- WHAT THIS TASK INVOLVES
Extract the first line through the line containing "FINEST = 160" from the listing below, exactly as written.

>> Begin DATA SECTION

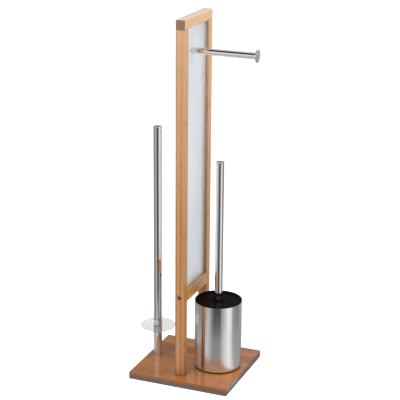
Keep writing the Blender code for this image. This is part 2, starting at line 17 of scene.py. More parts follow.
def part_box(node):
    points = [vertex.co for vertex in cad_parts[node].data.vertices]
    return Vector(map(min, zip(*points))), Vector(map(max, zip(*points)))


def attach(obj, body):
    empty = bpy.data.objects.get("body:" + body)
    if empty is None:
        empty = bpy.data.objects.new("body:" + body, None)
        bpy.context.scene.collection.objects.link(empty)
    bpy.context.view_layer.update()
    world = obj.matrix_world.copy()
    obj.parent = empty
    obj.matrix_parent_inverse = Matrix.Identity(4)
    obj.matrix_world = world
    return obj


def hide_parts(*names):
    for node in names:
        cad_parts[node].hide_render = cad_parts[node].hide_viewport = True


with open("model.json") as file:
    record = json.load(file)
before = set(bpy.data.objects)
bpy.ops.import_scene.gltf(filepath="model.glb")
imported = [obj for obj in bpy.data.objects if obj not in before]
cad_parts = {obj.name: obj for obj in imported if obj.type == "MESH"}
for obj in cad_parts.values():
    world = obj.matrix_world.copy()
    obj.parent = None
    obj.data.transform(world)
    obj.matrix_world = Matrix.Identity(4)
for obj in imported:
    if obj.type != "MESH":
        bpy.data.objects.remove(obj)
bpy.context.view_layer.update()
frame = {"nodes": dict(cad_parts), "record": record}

# Camera: a long lens, in front, to the right and above
CAMERA_PLACE = (0.88691, -2.19823, 1.12156)
CAMERA_PITCH = 18.113
CAMERA_YAW = 21.842
CAMERA_ROLL = 0.476
CAMERA_LENS = 119.1

# How finely turned pieces are divided
MEDIUM = 72
FINE = 128
FINEST = 160

# Small sizes that the pieces' boxes don't give
GAP = 0.0003
STUD_HOLE = 0.0033
ARM_PLUG = 0.0035
TUBE_WALL = 0.001
HANDLE_WALL = 0.0008
CAP_STEP = 0.0014
COLLAR_RECESS = 0.0087
COLLAR_RECESS_DEPTH = 0.0006
CUP_WALL = 0.0008
FOOT_RING_INSIDE = 0.036
LINER_WALL = 0.0015
LINER_FOOT = 0.0365
LINER_NECK = 0.0382
LINER_MOUTH = 0.0402
LINER_COLLAR_PLAY = 0.0012
LINER_RIM_HEIGHT = 0.0012
LINER_TAB = (0.0040, 0.0060, 0.0018)
LINER_TAB_TURN = -79
LID_THICKNESS = 0.0026
LID_DISH = 0.0010
STEM_RADIUS = 0.0045
STEM_STUD = 0.003

# The brush
CORE_RADIUS = 0.0095
TUFT_ROWS = 13
TUFTS_PER_ROW = 18
BRISTLES_PER_TUFT = 9
BRISTLE_RADIUS = 0.00042
# Rings of tufts under the core: radius, number of tufts, how steeply they point down
LOWER_TUFTS = [(0.0085, 14, 0.75), (0.0055, 9, 1.6), (0.002, 5, 5.0)]

# Turned outlines: an extra point this far past a fillet, and the least length that counts
HOLD = 0.0003
LEAST = 1e-6

# The stage
FLOOR_WIDTH = 14.0
REFLECTED_WIDTH = 30.0
REFLECTED_HEIGHT = -0.004

# What polished steel sees low around the set, by direction: degrees from +X, brightness near
# the cup, brightness further out
AROUND = [
    (-180, 0.45, 0.30),
    (-145, 0.52, 0.30),
    (-133, 0.80, 0.45),
    (-112, 0.66, 0.60),
    (-100, 0.44, 0.28),
    (-88, 0.33, 0.07),
    (-62, 0.37, 0.06),
    (-50, 0.64, 0.45),
    (-36, 0.88, 0.70),
    (-22, 1.05, 1.10),
    (-9, 0.80, 1.00),
    (3, 0.46, 0.38),
    (28, 0.41, 0.26),
    (66, 0.37, 0.45),
    (110, 0.60, 0.70),
    (144, 0.30, 0.35),
    (180, 0.45, 0.30),
]
NEAR_ENDS = 0.24
FAR_STARTS = 0.33


# ---------------------------------------------------------------- node helpers


def grey(value):
    return (value, value, value)


def scaled(colour, share):
    return tuple(part * share for part in colour)


def opaque(colour):
    return (*colour, 1.0)


class Nodes:
    """Adds and links the shader nodes of one node tree."""

    def __init__(self, tree):
        self.tree = tree

    def add(self, kind, inputs=None, **settings):
        node = self.tree.nodes.new("ShaderNode" + kind)
        for name, value in settings.items():
            setattr(node, name, value)
        for key, value in (inputs or {}).items():
            self.feed(node.inputs[key], value)
        return node

    def feed(self, socket, value):
        """Links another node's output to a socket, or sets the socket's own value."""
        if isinstance(value, bpy.types.NodeSocket):
            self.tree.links.new(value, socket)
        else:
            socket.default_value = value

    def math(self, operation, a, b=0.0):
        return self.add("Math", {0: a, 1: b}, operation=operation).outputs[0]

    def mix(self, share, a, b):
        node = self.add("Mix", data_type="RGBA")
        self.feed(node.inputs["Factor"], share)
        self.feed(node.inputs["A"], a)
        self.feed(node.inputs["B"], b)
        return node.outputs["Result"]

    def ramp(self, value, stops, interpolation="LINEAR"):
        """A colour ramp: each stop is a place from 0 to 1 and a colour."""
        node = self.add("ValToRGB", {"Fac": value})
        ramp = node.color_ramp
        ramp.interpolation = interpolation
        while len(ramp.elements) < len(stops):
            ramp.elements.new(0.5)
        for element, (place, colour) in zip(ramp.elements, stops):
            element.position = place
            element.color = opaque(colour)
        return node.outputs["Color"]

    def mask(self, value, starts, ends):
        """0 up to where it starts, 1 from where it ends."""
        return self.ramp(value, [(starts, grey(0.0)), (ends, grey(1.0))])

    def noise(self, vector, scale, detail=3.0, roughness=0.5):
        inputs = {"Vector": vector, "Scale": scale, "Detail": detail, "Roughness": roughness}
        return self.add("TexNoise", inputs).outputs["Fac"]

    def span(self, value, low, high):
        """Maps 0..1 to low..high."""
        node = self.add("MapRange", {"Value": value, "To Min": low, "To Max": high})
        return node.outputs["Result"]

    def rise(self, value, low, high):
        """Maps low..high to 0..1."""
        node = self.add("MapRange", {"Value": value, "From Min": low, "From Max": high})
        return node.outputs["Result"]

    def place(self):
        """The point on the surface; the pieces sit at the origin, so this is in metres."""
        return self.add("TexCoord").outputs["Object"]

    def parts(self, vector):
        return self.add("SeparateXYZ", {"Vector": vector}).outputs

    def stretched(self, vector, scale):
        return self.add("Mapping", {"Vector": vector, "Scale": scale}).outputs["Vector"]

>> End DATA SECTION

- THE COMPLETED TASK
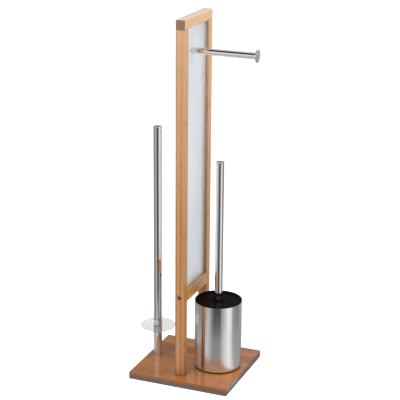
Keep writing the Blender code for this image. This is part 2, starting at line 17 of scene.py. More parts follow.
def part_box(node):
    points = [vertex.co for vertex in cad_parts[node].data.vertices]
    return Vector(map(min, zip(*points))), Vector(map(max, zip(*points)))


def attach(obj, body):
    empty = bpy.data.objects.get("body:" + body)
    if empty is None:
        empty = bpy.data.objects.new("body:" + body, None)
        bpy.context.scene.collection.objects.link(empty)
    bpy.context.view_layer.update()
    world = obj.matrix_world.copy()
    obj.parent = empty
    obj.matrix_parent_inverse = Matrix.Identity(4)
    obj.matrix_world = world
    return obj


def hide_parts(*names):
    for node in names:
        cad_parts[node].hide_render = cad_parts[node].hide_viewport = True


with open("model.json") as file:
    record = json.load(file)
before = set(bpy.data.objects)
bpy.ops.import_scene.gltf(filepath="model.glb")
imported = [obj for obj in bpy.data.objects if obj not in before]
cad_parts = {obj.name: obj for obj in imported if obj.type == "MESH"}
for obj in cad_parts.values():
    world = obj.matrix_world.copy()
    obj.parent = None
    obj.data.transform(world)
    obj.matrix_world = Matrix.Identity(4)
for obj in imported:
    if obj.type != "MESH":
        bpy.data.objects.remove(obj)
bpy.context.view_layer.update()
frame = {"nodes": dict(cad_parts), "record": record}

# Camera: a long lens, in front, to the right and above
CAMERA_PLACE = (0.88691, -2.19823, 1.12156)
CAMERA_PITCH = 18.113
CAMERA_YAW = 21.842
CAMERA_ROLL = 0.476
CAMERA_LENS = 119.1

# How finely turned pieces are divided
MEDIUM = 72
FINE = 128
FINEST = 160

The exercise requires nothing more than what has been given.